A simplified summary of CBCa (Cannabichromenic Acid)
For the full and scientific summary, scroll down.
Cannabichromenic acid or CBCa is compound from which CBC is derived (one of the four major cannabinoids found in the cannabis plant). Its main purpose is to defend growing plants against disease and to regulate the growth process. The main difference between CBCa and other cannabinoids is that it is produced at a constant rate in the “stalkless trichomes”, which look more like water droplets, instead of the trichomes that look like transparent mushrooms we usually see.
Medicinal benefits of CBCa
Unfortunately, very few studies have been done on the beneficial properties of CBCa, however, just like CBC, CBCA has been shown to possess strong anti-inflammatory and antibacterial properties, and a mild to moderate antifungal activity.
A scientific summary of Cannabichromenic Acid (CBCa)
Cannabichromenic acid (CBCA) is a precursor of Cannabichromene (CBC), one of the four major cannabinoids in cannabis.
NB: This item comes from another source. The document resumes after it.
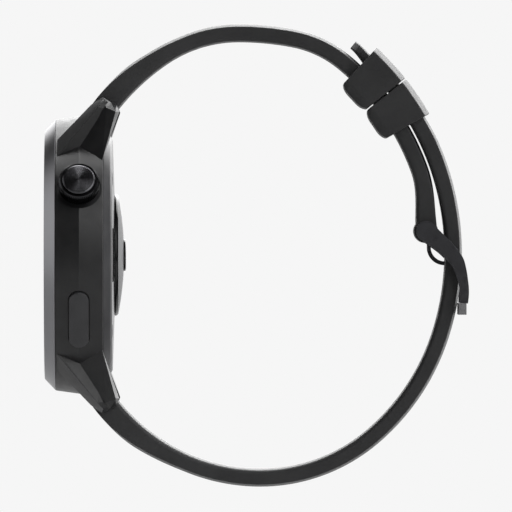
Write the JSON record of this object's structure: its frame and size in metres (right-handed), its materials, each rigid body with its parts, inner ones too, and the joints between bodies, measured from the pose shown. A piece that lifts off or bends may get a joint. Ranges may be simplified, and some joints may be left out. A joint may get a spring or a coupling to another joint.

Similarly, to the other acid precursors (Tetrahydrocannabinolic Acid [THCA] and Cannabidiolic Acid [CBDA]), CBCA is biosynthesized from another cannabinoid acid – cannabigerolic acid (CBGA) – through a reaction mediated by an enzyme named cannabichromenic acid synthase.
CBCA only comes from a specific trichome
CBCA is constitutively produced (1) and accumulates primarily in the “stalk-less” trichomes (defined as “capitate-sessile trichomes “) (Figure 1) of cannabis’ young leaves(*). When heated, CBCA is converted into CBC by a reaction known as “decarboxylation”, which involves the loss of a carbon dioxide (CO2) from the main chain of the cannabichromenic acid molecule.
(*) Demonstrated by studies measuring the activity of CBCA-synthesizing enzyme in the leaves at various developmental stages.
CBCA is important for the defense of the cannabis plant
Like THCA, CBCA seems to have potent cell death-inducing properties in the leaf tissues of cannabis and the resin secreted by the trichomes. Rich in CBCA and THCA, these secretions accumulate in regions where cell death occurs, suggesting that both CBCA and THCA may play an important role in the defense systems of cannabis leaves against pathogens (2) .
Cell death in plants is a known defense mechanism to confine pathogens to infected sites, in order to avoid the rapid spread of the infection.
Medicinal benefits of CBCA
From the medical point-of-view, very few studies have currently investigated the abilities of this acid precursor, however, similarly to its active homologous counterpart (CBC), CBCA has been shown to possess strong anti-inflammatory and antibacterial properties, as well as a mild to moderate antifungal activity.
(1) Constitutive (Medical Definition): Produced at a constant rate, regardless of physiological demand or cell environmental conditions (as the concentration of a substrate).
(2) Pathogens: Bacteria, viruses, or other microorganisms involved in the onset of a disease.